Maybe Mohler has made a critical error here, assuming that the way of knowing that gives us evolution is markedly different than the way of knowing that gives us a belief in God. He uses "belief" in both terms, as if they are the same kinds of process.

What's more, Mohler suggests that his faith is incredibly vulnerable to factual evidence.
Then there's the issue of the Edenic fall. "You have to explain why sin entered human experience," Mohler said. "You have to explain why the earth is in the condition it now is."

"If you don't have Adam and Eve, you don't have the story," he said. "You've got no starting point. You've got no basis."

Mohler continued: "And furthermore, if we're not all literally the descendants of Adam and Eve, then there's no explanation of how Adam's sin was imputed to us. And without that you have no need for the imputation of Christ's righteousness. You have no explanation of the cross. You have no need for this."
Amazing what power Darwin's idea has. It can destroy the faith of millions of Christians? If the stories in the OT are not literal, then the entire belief system crumbles? Wow.

This bothers me, both as a Christian and a quasi-scholar. It is this kind of thought that puts contemporary Christians in an awkward position where they have to choose between accepting factual information based on how it relates to their faith. I have read elsewhere on the web where people have read OT passages literally to say that the earth does not revolve around the Sun because the Bible says so. An extreme example, but not that far from where Mohler is headed. We all have to explain those facts in a context, but we tread on dangerous ground when we decide to simply not accept factual evidence because we choose not to believe them.

5 comments:

Anonymous said...

Streak,

You said, "Amazing what power Darwin's idea has. It can destroy the faith of millions of Christians? If the stories in the OT are not literal, then the entire belief system crumbles? Wow."

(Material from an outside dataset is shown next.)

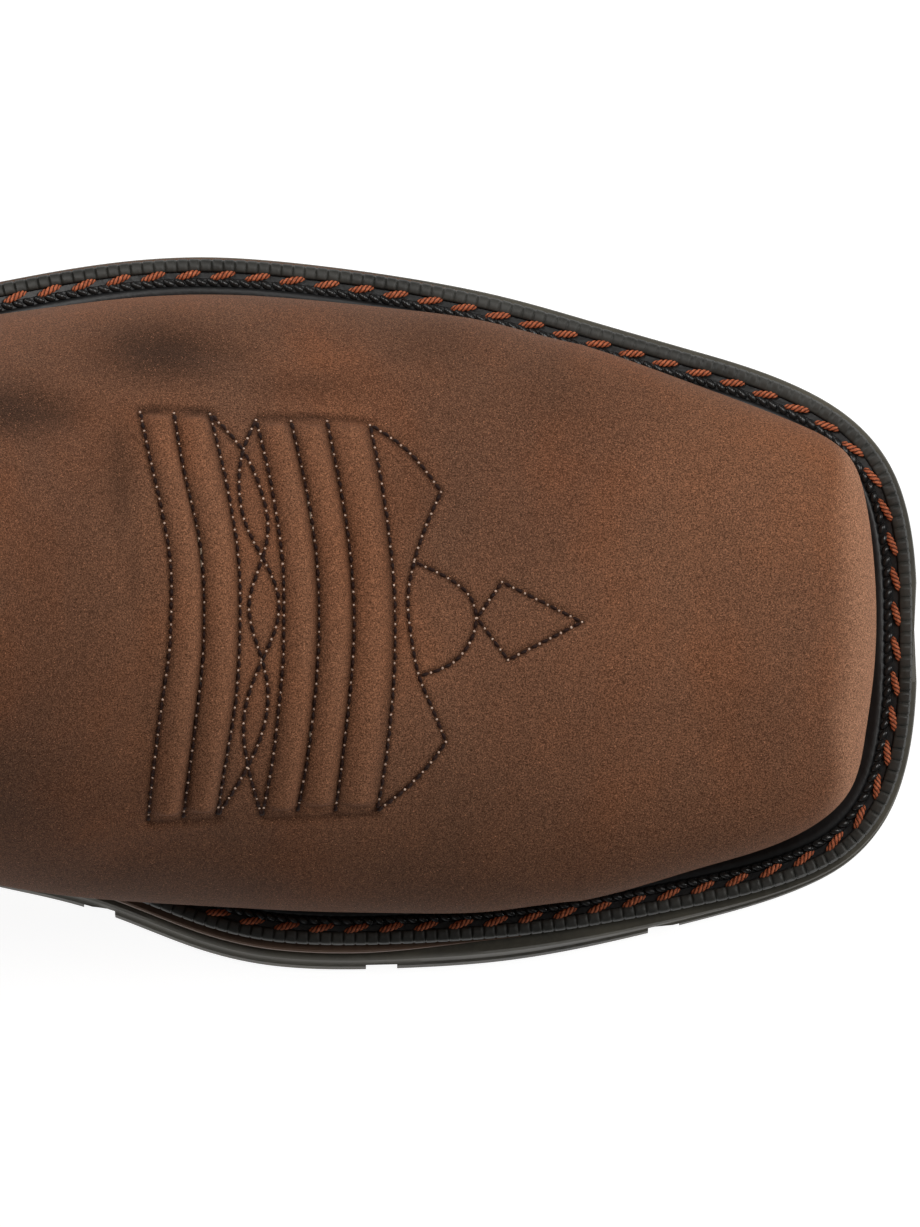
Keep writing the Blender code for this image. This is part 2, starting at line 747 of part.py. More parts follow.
def welt_edge():
    outline = sole_outline()
    return inset_curve(outline, flare_inset(outline, WELT_INSET, 1.0))


def make_welt():
    edge = welt_edge()
    start = HEEL_LENGTH
    return band("welt", edge, WELT_WIDTH, welt_bottom, welt_top, lambda x: x > start + GAP)


def make_heel_rand():
    edge = welt_edge()
    start = HEEL_LENGTH
    return band(
        "heel_rand", edge, WELT_WIDTH, welt_bottom, welt_top, lambda x: x < start - GAP
    )


def make_heel():
    outline = sole_outline()
    top = inset_curve(outline, np.full(len(outline), HEEL_TOP_INSET))
    low = inset_curve(outline, np.full(len(outline), HEEL_TAPER))
    level = HEEL_LIFT_THICKNESS + GAP
    heel = ladder(
        "heel",
        low,
        top,
        lambda x: level,
        lambda x: HEEL_RISE + LUG_DEPTH - GAP,
        end=HEEL_LENGTH - BREAST_SET_BACK,
        stations=20,
    )
    return heel


def make_heel_lift():
    outline = sole_outline()
    edge = inset_curve(outline, np.full(len(outline), HEEL_TAPER))
    lift = ladder(
        "heel_lift",
        edge,
        edge,
        lambda x: 0.0,
        lambda x: HEEL_LIFT_THICKNESS,
        end=HEEL_LENGTH - BREAST_SET_BACK,
        stations=18,
    )
    height = 0.010
    for k in range(HEEL_GROOVES):
        x = HEEL_LENGTH - (k + 1) * HEEL_GROOVE_PITCH
        centre = (x, 0.0, HEEL_GROOVE_DEPTH - 0.5 * height)
        size = (0.5 * GROOVE_WIDTH, BALL_WIDTH, height)
        cut(lift, bar_cutter(f"cut_lift_{k}", centre, size))
    return lift


def toe_params(rows):
    return -np.linspace(1.0, 0.0, rows, endpoint=False)


def column_params(columns=HALF_COLUMNS):
    return np.linspace(0.0, 1.0, columns + 1)


def make_upper(form):
    u_values = np.concatenate([toe_params(TOE_ROWS), form.body_params(last=UPPER_TO)])
    sheet = sheet_from_form(form, u_values, column_params())
    upper = finish_mesh("upper", thicken(sheet, -VAMP_THICKNESS, 0.0))
    line = side_line(VAMP_LINE)
    return cut(upper, side_prism("cut_vamp_line", line, level_beyond(line, CLEAR_ABOVE)))


def shaft_face():
    """Distance of the shaft's outer face inside the form."""
    return -(VAMP_THICKNESS + GAP)


def make_shaft(form):
    sheet = sheet_from_form(form, form.body_params(first=SHAFT_FROM), column_params())
    outer = shaft_face()
    shaft = finish_mesh("shaft", thicken(sheet, outer - SHAFT_THICKNESS, outer))
    lap = side_line(VAMP_LINE, lower=LAP)
    cut(shaft, side_prism("cut_lap_line", lap, level_beyond(lap, CLEAR_BELOW)))
    xs = np.linspace(-0.15, 0.60, 66) * SOLE_LENGTH
    line = [(x, float(collar_line(x))) for x in xs]
    return cut(shaft, side_prism("cut_collar", line, level_beyond(line, CLEAR_ABOVE)))


def make_counter(form):
    u_values = form.body_params(COUNTER_FROM, COUNTER_TO)
    sheet = sheet_from_form(form, u_values, column_params())
    counter = finish_mesh("counter", thicken(sheet, GAP, GAP + COUNTER_THICKNESS))
    line = side_line(COUNTER_LINE)
    seat = [(x, min(float(feather(x)) + COUNTER_LIFT, z - GAP)) for x, z in line[::-1]]
    return cut(counter, side_prism("keep_counter", line, seat), "INTERSECT")


def make_insole(form):
    """Plate on the welt, just inside the wall of the upper."""
    u_values = np.concatenate([toe_params(TOE_ROWS), form.body_params()])
    sides = []
    for side in (LATERAL, MEDIAL):
        points = np.array([form.half(side, u, [0.0])[0] for u in u_values])
        points = points[points[:, 2] < feather(points[:, 0]) + SEAT_GAP]
        sides.append(points[:, :2][::-1])
    loop = np.vstack([sides[LATERAL], sides[MEDIAL][::-1]])
    knots = chord_params(loop)
    at = np.linspace(0.0, knots[-1], 900)
    loop = np.stack([np.interp(at, knots, loop[:, k]) for k in (0, 1)], axis=1)
    inset = VAMP_THICKNESS + 3 * GAP
    edge = inset_curve(loop, np.full(len(loop), inset))
    edge = edge[(edge[:, 0] > loop[:, 0].min() + inset)]
    return ladder(
        "insole",
        edge,
        edge,
        feather,
        lambda x: feather(x) + INSOLE_THICKNESS,
        end=float(edge[:, 0].max()) - SEAT_GAP,
        stations=30,
    )


def collar_point(form, side, t, drop):
    """Section parameter at which a column of the form meets the collar, less a drop."""
    low, high = SHAFT_FROM, 1.0
    for _ in range(24):
        middle = 0.5 * (low + high)
        point = form.half(side, middle, [t])[0]
        if point[2] < collar_line(point[0]) - drop:
            low = middle
        else:
            high = middle
    return 0.5 * (low + high)


def form_frame(form, side, u, t):
    """Point and outward normal of the form."""
    step = 0.004
    here = form.half(side, u, [t])[0]
    t_low, t_high = max(t - step, 0.0), min(t + step, 1.0)
    across = form.half(side, u, [t_high])[0] - form.half(side, u, [t_low])[0]
    along = form.half(side, min(u + step, 1.0), [t])[0] - form.half(side, u - step, [t])[0]
    normal = np.cross(across, along)
    normal /= np.linalg.norm(normal)
    if normal[1] * SIDE_SIGN[side] < 0 and 0.02 < t < 0.98:
        normal = -normal
    if t <= 0.02 and normal[0] > 0:
        normal = -normal
    if t >= 0.98 and normal[0] < 0:
        normal = -normal
    return here, normal


def collar_ring(form, side, t, profile):
    """Stands a profile of (outward, upward) points on the collar, following the wall."""
    drops = sorted({max(-up, 0.0) for _, up in profile})
    params = {drop: collar_point(form, side, t, drop) for drop in drops}
    normal = form_frame(form, side, params[drops[0]], t)[1]
    flat = np.array([normal[0], normal[1], 0.0])
    flat /= np.linalg.norm(flat)
    ring = []
    for off, up in profile:
        here = form.half(side, params[max(-up, 0.0)], [t])[0]
        point = here + flat * off
        if up >= 0.0:
            point[2] = float(collar_line(point[0])) + up
        ring.append(point)
    return ring


def sweep_rings(name, rings, closed):
    """Solid through a list of rings of points."""
    solid = bmesh.new()
    made = [[solid.verts.new(point) for point in ring] for ring in rings]
    count = len(rings[0])
    pairs = list(zip(made, made[1:]))
    if closed:
        pairs.append((made[-1], made[0]))
    for one, two in pairs:
        for a in range(count):
            b = (a + 1) % count
            solid.faces.new([one[a], one[b], two[b], two[a]])
    if not closed:
        solid.faces.new(made[0])
        solid.faces.new(made[-1])
    return finish_mesh(name, solid)


def make_collar_binding(form):
    """Folded edge strip round the top of the shaft."""
    outer = shaft_face()
    inner = outer - SHAFT_THICKNESS
    thick = BINDING_THICKNESS
    profile = [
        (outer + GAP, -BINDING_DEPTH),
        (outer + GAP + thick, -BINDING_DEPTH),
        (outer + GAP + thick, SEAT_GAP),
        (outer - 0.2 * SHAFT_THICKNESS, SEAT_GAP + thick),
        (inner + 0.2 * SHAFT_THICKNESS, SEAT_GAP + thick),
        (inner - GAP - thick, SEAT_GAP),
        (inner - GAP - thick, -BINDING_DEPTH),
        (inner - GAP, -BINDING_DEPTH),
        (inner - GAP, SEAT_GAP),
        (outer + GAP, SEAT_GAP),
    ]
    rings = []
    columns = column_params()
    stations = [(LATERAL, t) for t in columns] + [(MEDIAL, t) for t in columns[-2:0:-1]]
    for side, t in stations:
        rings.append(collar_ring(form, side, t, profile))
    return sweep_rings("collar_binding", rings, closed=True)


def make_pull_strap(form, side, name):
    """Webbing loop sewn over the collar on one side."""
    outer = shaft_face()
    inner = outer - SHAFT_THICKNESS
    over = BINDING_THICKNESS + 2 * GAP
    middle = 0.5 * (outer + inner)
    half = 0.5 * (outer - inner) + over + GAP
    leg = [(outer + SEAT_GAP, -STRAP_LEG * share) for share in (1.0, 0.75, 0.5)]
    clear = outer + over + GAP
    leg.append((outer + SEAT_GAP, -BINDING_DEPTH - STRAP_EASE))
    leg += [(clear, -BINDING_DEPTH - SEAT_GAP), (clear, 0.5 * STRAP_EASE)]
    arc = []
    for angle in np.linspace(0.0, math.pi, 11):
        swell = half * math.cos(angle) * (1.0 + STRAP_SWELL * math.sin(angle))
        arc.append((middle + swell, STRAP_EASE + STRAP_LOOP * math.sin(angle)))
    back = [(2 * middle - off, up) for off, up in leg[::-1]]
    near = leg + arc + back
    far = []
    for k, (off, up) in enumerate(near):
        before = near[max(k - 1, 0)]
        after = near[min(k + 1, len(near) - 1)]
        run = (after[0] - before[0], after[1] - before[1])
        size = math.hypot(*run)
        away = (run[1] / size, -run[0] / size)
        far.append((off + away[0] * STRAP_THICKNESS, up + away[1] * STRAP_THICKNESS))
    profile = near + far[::-1]
    u_mid = collar_point(form, side, 0.5, 0.0)
    low = form.half(side, u_mid, [0.47])[0]
    high = form.half(side, u_mid, [0.53])[0]
    per_metre = 0.06 / np.linalg.norm(high - low)
    rings = []
    for shift in np.linspace(-0.5, 0.5, 6) * STRAP_WIDTH:
        rings.append(collar_ring(form, side, 0.5 + shift * per_metre, profile))
    return sweep_rings(name, rings, closed=False)


def make_side_seam(form, side, name):
    """Raised cover strip over the joint of the shaft's front and back halves."""
    def height(u):
        return form.half(side, u, [0.5])[0][2]

    def param_for(level):
        low, high = SHAFT_FROM, 1.0
        for _ in range(40):
            middle = 0.5 * (low + high)
            if height(middle) < level:
                low = middle
            else:
                high = middle
        return 0.5 * (low + high)

    first = param_for(0.97 * INSTEP_HEIGHT)
    last = param_for(COLLAR_HEIGHT - STRAP_LEG - 2 * SEAT_GAP)
    u_values = np.linspace(first, last, 14)
    a = form.half(side, last, [0.45])[0]
    b = form.half(side, last, [0.55])[0]
    half = 0.5 * SEAM_WIDTH * 0.1 / np.linalg.norm(b - a)
    sheet = sheet_from_form(form, u_values, np.linspace(0.5 - half, 0.5 + half, 3), (side,))
    face = shaft_face() + SEAT_GAP
    return finish_mesh(name, thicken(sheet, face, face + SEAM_THICKNESS))


def paint(item, colour, roughness):
    finish = bpy.data.materials.new(item.name)
    finish.use_nodes = True
    shader = finish.node_tree.nodes["Principled BSDF"]
    shader.inputs["Base Color"].default_value = (*colour, 1.0)
    shader.inputs["Roughness"].default_value = roughness
    shader.inputs["Metallic"].default_value = 0.0
    item.data.materials.append(finish)


def stand_on_origin(items):
    """Hangs every piece on one empty, so that the boot stands centred on the origin."""
    bpy.context.view_layer.update()
    graph = bpy.context.evaluated_depsgraph_get()
    low = np.full(3, np.inf)
    high = np.full(3, -np.inf)
    for item in items:
        shape = item.evaluated_get(graph).to_mesh()
        points = np.array([item.matrix_world @ vert.co for vert in shape.vertices])
        low = np.minimum(low, points.min(axis=0))
        high = np.maximum(high, points.max(axis=0))
    anchor = bpy.data.objects.new("boot", None)
    bpy.context.scene.collection.objects.link(anchor)
    for item in bpy.data.objects:
        if item is not anchor:
            item.parent = anchor
    anchor.location = (-0.5 * (low[0] + high[0]), -0.5 * (low[1] + high[1]), -low[2])


def build():
    clear_scene()
    form = UpperForm()
    leather = (0.155, 0.082, 0.050)
    rubber = (0.022, 0.022, 0.020)
    finishes = [
        (make_outsole(), rubber, 0.65),
        (make_midsole(), (0.085, 0.048, 0.030), 0.60),
        (make_welt(), rubber, 0.45),
        (make_heel_rand(), rubber, 0.45),
        (make_heel(), rubber, 0.60),
        (make_heel_lift(), rubber, 0.70),
        (make_upper(form), leather, 0.70),
        (make_shaft(form), (0.120, 0.065, 0.040), 0.70),
        (make_counter(form), leather, 0.68),
        (make_insole(form), (0.20, 0.17, 0.13), 0.90),
        (make_collar_binding(form), (0.050, 0.028, 0.018), 0.55),
        (make_pull_strap(form, LATERAL, "pull_strap_lateral"), (0.03, 0.02, 0.015), 0.80),
        (make_pull_strap(form, MEDIAL, "pull_strap_medial"), (0.03, 0.02, 0.015), 0.80),
        (make_side_seam(form, LATERAL, "side_seam_lateral"), (0.07, 0.038, 0.024), 0.6),
        (make_side_seam(form, MEDIAL, "side_seam_medial"), (0.07, 0.038, 0.024), 0.6),
    ]
    for item, colour, roughness in finishes:
        paint(item, colour, roughness)
    stand_on_origin([item for item, _, _ in finishes])


build()
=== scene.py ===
# Looks of the western work boot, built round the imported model.
# Units are metres. Pieces are worked out in the last's own frame (x from the heel's
# back, y to the outer side, z from the floor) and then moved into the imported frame.

import math
from collections import namedtuple

import bmesh
import bpy
import numpy as np
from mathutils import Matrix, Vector
from mathutils.bvhtree import BVHTree
from mathutils.kdtree import KDTree


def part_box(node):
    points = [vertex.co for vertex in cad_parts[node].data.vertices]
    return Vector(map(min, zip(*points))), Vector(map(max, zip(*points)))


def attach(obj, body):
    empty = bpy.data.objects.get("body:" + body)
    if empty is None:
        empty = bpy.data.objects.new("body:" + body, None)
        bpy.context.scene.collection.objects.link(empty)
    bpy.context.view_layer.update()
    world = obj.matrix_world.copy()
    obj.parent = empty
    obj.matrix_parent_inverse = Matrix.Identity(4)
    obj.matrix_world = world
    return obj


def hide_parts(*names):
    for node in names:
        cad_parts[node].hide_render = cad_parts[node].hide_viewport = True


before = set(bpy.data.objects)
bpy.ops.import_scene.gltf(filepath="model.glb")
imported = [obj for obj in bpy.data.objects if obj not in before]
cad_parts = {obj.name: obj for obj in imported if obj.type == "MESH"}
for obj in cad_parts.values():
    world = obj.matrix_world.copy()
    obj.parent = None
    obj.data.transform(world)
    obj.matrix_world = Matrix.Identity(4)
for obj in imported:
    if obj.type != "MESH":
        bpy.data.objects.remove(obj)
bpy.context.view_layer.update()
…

I have a better one for you than that. There is one story in the NT that, if it's not true, the whole belief system crumbles—the resurrection of Jesus Christ.

That's a real WOW!

Streak said...

Anonymous, I am not sure I follow your point.

Anonymous said...

It seems that Anonymous is conflating points of doctrine with core beliefs.

Bootleg Blogger said...

Streak- I would challenge Anonymous' assertion that the "resurrection of Jesus Chris" has to be historically true or "the entire belief system crumbles." I love how some people are unable to say "MY entire belief system crumbles" as opposed to "THE entire belief system crumbles". So often we dictate for others the limits of faith, what God will and won't do, what will and won't get a person along the "way". Thankfully, whether or not God exists isn't based on the historical accuracy of our biblical accounts. Any belief system that rests solely on the specific historical occurances recorded 2000 plus years ago being absolutely historically correct is setting itself up for some disappointments (IMHO). That doesn't lessen the truth therein, just some of the details. I was raised in a system that was very "all-or-nothing" i.e. either it's all true or none of it is. Thankfully, I'm no longer under that type of theo-stress anymore.- Later-BB

Anonymous said...

I would say that there needs to be some level of accuracy. Is there evidence that the resurrection of Jesus is not true?

On a completelt unrelated note, I was listening to the Bob & Tom show and they had a story on the creation museum. Apparently there is a problem because the actor that plays 'Adam' in one of the videos had been featured on a website called 'erotic acrobatics', or something like that.